- [Dataset excerpts]
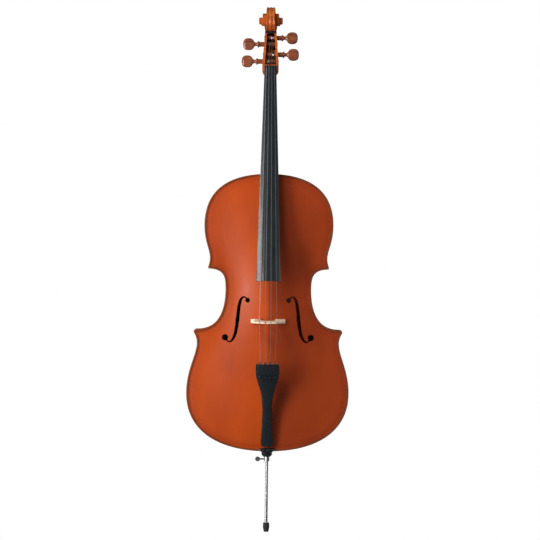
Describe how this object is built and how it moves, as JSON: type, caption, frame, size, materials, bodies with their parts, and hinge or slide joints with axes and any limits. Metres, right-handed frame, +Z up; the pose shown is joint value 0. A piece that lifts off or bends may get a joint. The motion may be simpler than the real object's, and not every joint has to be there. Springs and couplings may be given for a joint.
{
  "type": "cello",
  "caption": "Bowed string instrument with an arched hollow body, long neck with scroll and turning pegs, tuned tailpiece, and an endpin that slides and clamps.",
  "frame": {"origin": "foot of the endpin, on its centre line", "axes": "+Z up along the endpin and the body; -Y is the front, where the strings are; +X is the treble side, on the right seen from the front"},
  "size_m": [0.442, 0.2591, 1.4408],
  "materials": {
    "varnished_spruce": "glossy orange-red varnish over straight-grained spruce",
    "varnished_maple": "glossy orange-red varnish over flamed maple",
    "bare_spruce": "plain planed wood",
    "bare_maple": "pale sanded maple",
    "black_wood": "satin black",
    "peg_wood": "polished dark red-brown",
    "black_resin": "satin black",
    "steel": "bright",
    "rubber": "matt"
  },
  "bodies": {
    "body": {"back_plate": "varnished_maple", "bass_bar": "bare_spruce", "block_end": "bare_spruce", "block_lower_corner_bass": "bare_spruce", "block_lower_corner_treble": "bare_spruce", "block_top": "bare_spruce", "block_upper_corner_bass": "bare_spruce", "block_upper_corner_treble": "bare_spruce", "bridge": "bare_maple", "endpin_liner": "steel", "endpin_plug": "black_wood", "fingerboard": "black_wood", "lining_back_lower_bass": "bare_spruce", "lining_back_lower_treble": "bare_spruce", "lining_back_upper_bass": "bare_spruce", "lining_back_upper_treble": "bare_spruce", "lining_back_waist_bass": "bare_spruce", "lining_back_waist_treble": "bare_spruce", "lining_top_lower_bass": "bare_spruce", "lining_top_lower_treble": "bare_spruce", "lining_top_upper_bass": "bare_spruce", "lining_top_upper_treble": "bare_spruce", "lining_top_waist_bass": "bare_spruce", "lining_top_waist_treble": "bare_spruce", "neck": "varnished_maple", "nut": "black_wood", "rib_lower": "varnished_maple", "rib_upper_bass": "varnished_maple", "rib_upper_treble": "varnished_maple", "rib_waist_bass": "varnished_maple", "rib_waist_treble": "varnished_maple", "saddle": "black_wood", "sound_post": "bare_spruce", "string_a": "steel", "string_c": "steel", "string_d": "steel", "string_g": "steel", "tail_cord": "black_resin", "tailpiece": "black_resin", "top_plate": "varnished_spruce", "tuner_axle": "steel"},
    "peg_c": {"peg_c": "peg_wood", "winding_c": "steel"},
    "peg_g": {"peg_g": "peg_wood", "winding_g": "steel"},
    "peg_d": {"peg_d": "peg_wood", "winding_d": "steel"},
    "peg_a": {"peg_a": "peg_wood", "winding_a": "steel"},
    "tuner_screw_c": {"tuner_screw_c": "black_resin"},
    "tuner_lever_c": {"tuner_lever_c": "steel"},
    "tuner_screw_g": {"tuner_screw_g": "black_resin"},
    "tuner_lever_g": {"tuner_lever_g": "steel"},
    "tuner_screw_d": {"tuner_screw_d": "black_resin"},
    "tuner_lever_d": {"tuner_lever_d": "steel"},
    "tuner_screw_a": {"tuner_screw_a": "black_resin"},
    "tuner_lever_a": {"tuner_lever_a": "steel"},
    "endpin_rod": {"endpin_rod": "steel"},
    "endpin_tip": {"endpin_tip": "rubber"},
    "endpin_screw": {"endpin_screw": "steel"}
  },
  "joints": [
    {"name": "peg_c_turn", "type": "hinge", "parent": "body", "child": "peg_c", "pos_m": [0, -0.01612, 1.28848], "axis": [1, 0, 0], "continuous": true},
    {"name": "peg_g_turn", "type": "hinge", "parent": "body", "child": "peg_g", "pos_m": [0, 0.00619, 1.3375], "axis": [1, 0, 0], "continuous": true},
    {"name": "peg_d_turn", "type": "hinge", "parent": "body", "child": "peg_d", "pos_m": [0, 0.01324, 1.35559], "axis": [1, 0, 0], "continuous": true},
    {"name": "peg_a_turn", "type": "hinge", "parent": "body", "child": "peg_a", "pos_m": [0, -0.00677, 1.30822], "axis": [1, 0, 0], "continuous": true},
    {"name": "tuner_screw_c_travel", "type": "slide", "parent": "body", "child": "tuner_screw_c", "axis": [0, 0.9621, 0.2727], "range_m": [-0.0012, 0.0012]},
    {"name": "tuner_lever_c_tilt", "type": "hinge", "parent": "body", "child": "tuner_lever_c", "pos_m": [-0.0195, -0.12833, 0.45272], "axis": [1, 0, 0], "range_deg": [-3.6, 3.6]},
    {"name": "tuner_screw_g_travel", "type": "slide", "parent": "body", "child": "tuner_screw_g", "axis": [0, 0.9621, 0.2727], "range_m": [-0.0012, 0.0012]},
    {"name": "tuner_lever_g_tilt", "type": "hinge", "parent": "body", "child": "tuner_lever_g", "pos_m": [-0.0065, -0.12833, 0.45272], "axis": [1, 0, 0], "range_deg": [-3.6, 3.6]},
    {"name": "tuner_screw_d_travel", "type": "slide", "parent": "body", "child": "tuner_screw_d", "axis": [0, 0.9621, 0.2727], "range_m": [-0.0012, 0.0012]},
    {"name": "tuner_lever_d_tilt", "type": "hinge", "parent": "body", "child": "tuner_lever_d", "pos_m": [0.0065, -0.12833, 0.45272], "axis": [1, 0, 0], "range_deg": [-3.6, 3.6]},
    {"name": "tuner_screw_a_travel", "type": "slide", "parent": "body", "child": "tuner_screw_a", "axis": [0, 0.9621, 0.2727], "range_m": [-0.0012, 0.0012]},
    {"name": "tuner_lever_a_tilt", "type": "hinge", "parent": "body", "child": "tuner_lever_a", "pos_m": [0.0195, -0.12833, 0.45272], "axis": [1, 0, 0], "range_deg": [-3.6, 3.6]},
    {"name": "endpin_slide", "type": "slide", "parent": "body", "child": "endpin_rod", "axis": [0, 0, 1], "range_m": [-0.25, 0.16]},
    {"name": "endpin_tip_pull_off", "type": "slide", "parent": "endpin_rod", "child": "endpin_tip", "axis": [0, 0, -1], "range_m": [0, 0.03]},
    {"name": "endpin_screw_turn", "type": "hinge", "parent": "body", "child": "endpin_screw", "pos_m": [0, 0, 0.1995], "axis": [-1, 0, 0], "range_deg": [-720, 0]}
  ],
  "couplings": [
    {"joint": "tuner_lever_c_tilt", "follows": "tuner_screw_c_travel", "rad_per_m": 50},
    {"joint": "tuner_lever_g_tilt", "follows": "tuner_screw_g_travel", "rad_per_m": 50},
    {"joint": "tuner_lever_d_tilt", "follows": "tuner_screw_d_travel", "rad_per_m": 50},
    {"joint": "tuner_lever_a_tilt", "follows": "tuner_screw_a_travel", "rad_per_m": 50}
  ]
}
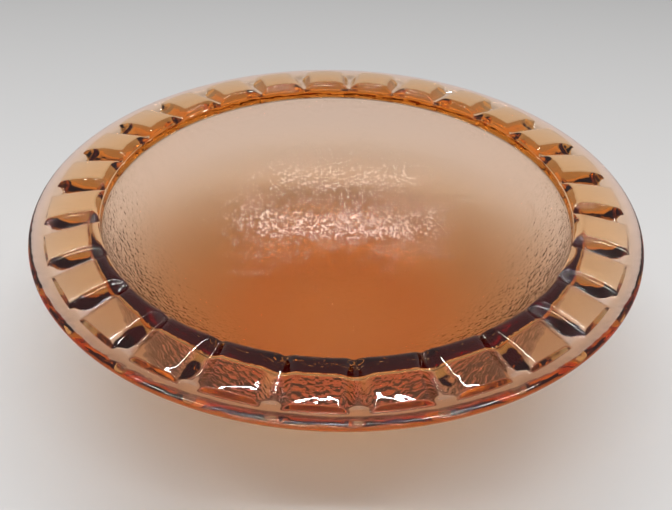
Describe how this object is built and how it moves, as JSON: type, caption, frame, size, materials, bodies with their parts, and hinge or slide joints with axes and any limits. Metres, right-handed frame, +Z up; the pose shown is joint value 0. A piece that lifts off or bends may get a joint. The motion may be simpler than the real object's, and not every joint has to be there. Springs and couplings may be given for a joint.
{
  "type": "glass bowl",
  "caption": "Wide, shallow bowl of tinted glass with a thick foot, a hammered well and a broad rim carrying a ring of raised wedge-shaped blocks.",
  "frame": {"origin": "centre of the flat underside of the foot", "axes": "+Z up along the bowl's axis, with -Y towards the viewer; the pattern repeats round Z, so +X and +Y have no meaning of their own"},
  "size_m": [0.36, 0.36, 0.1064],
  "materials": {
    "tinted_glass": "fire-polished, clear peach tint"
  },
  "bodies": {
    "root": {"foot": "tinted_glass", "well": "tinted_glass", "mouth_ring": "tinted_glass", "rim_plate": "tinted_glass", "lip": "tinted_glass", "rim_blocks": "tinted_glass"}
  },
  "joints": []
}
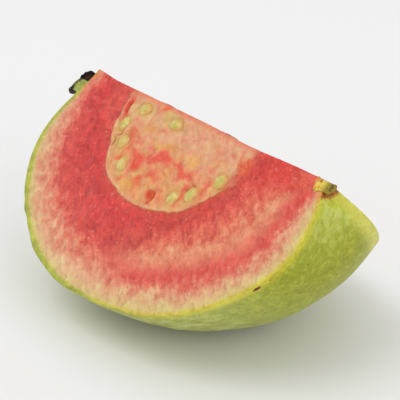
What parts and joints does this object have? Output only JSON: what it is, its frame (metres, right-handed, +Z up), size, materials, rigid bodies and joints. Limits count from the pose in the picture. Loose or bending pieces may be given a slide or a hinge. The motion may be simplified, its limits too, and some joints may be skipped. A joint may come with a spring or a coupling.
{
  "type": "guava wedge",
  "caption": "Hand-cut wedge of pink guava lying on its skin, with seeds set in the pulp, dried sepals at the blossom end and a stub of stalk at the other.",
  "frame": {"origin": "centre of the small flat spot on the skin that the wedge rests on", "axes": "+X along the fruit's own axis towards the stem end, +Z up through the cut edge, so the two cuts face -Y and +Y and both look upwards"},
  "size_m": [0.0832, 0.0572, 0.0412],
  "materials": {
    "flesh": "moist pink-red fruit flesh with a yellow-green skin",
    "seed": "smooth pale yellow seed coat, wet",
    "calyx": "withered, dark brown and wrinkled, green at the root",
    "stalk": "rough yellow-brown bark"
  },
  "bodies": {
    "root": {"guava_wedge": "flesh", "sepal_front": "calyx", "sepal_back": "calyx", "stem_stub": "stalk", "seed_front_1": "seed", "seed_front_2": "seed", "seed_front_3": "seed", "seed_front_4": "seed", "seed_front_5": "seed", "seed_front_6": "seed", "seed_front_7": "seed", "seed_front_8": "seed", "seed_back_1": "seed", "seed_back_2": "seed", "seed_back_3": "seed", "seed_back_4": "seed", "seed_back_5": "seed", "seed_back_6": "seed", "seed_back_7": "seed", "seed_back_8": "seed", "seed_back_9": "seed"}
  },
  "joints": []
}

- [What is required] Collect each line above holding the string "that".

- [Output of the exercise]
Describe how this object is built and how it moves, as JSON: type, caption, frame, size, materials, bodies with their parts, and hinge or slide joints with axes and any limits. Metres, right-handed frame, +Z up; the pose shown is joint value 0. A piece that lifts off or bends may get a joint. The motion may be simpler than the real object's, and not every joint has to be there. Springs and couplings may be given for a joint.
  "caption": "Bowed string instrument with an arched hollow body, long neck with scroll and turning pegs, tuned tailpiece, and an endpin that slides and clamps.",
Describe how this object is built and how it moves, as JSON: type, caption, frame, size, materials, bodies with their parts, and hinge or slide joints with axes and any limits. Metres, right-handed frame, +Z up; the pose shown is joint value 0. A piece that lifts off or bends may get a joint. The motion may be simpler than the real object's, and not every joint has to be there. Springs and couplings may be given for a joint.
  "frame": {"origin": "centre of the small flat spot on the skin that the wedge rests on", "axes": "+X along the fruit's own axis towards the stem end, +Z up through the cut edge, so the two cuts face -Y and +Y and both look upwards"},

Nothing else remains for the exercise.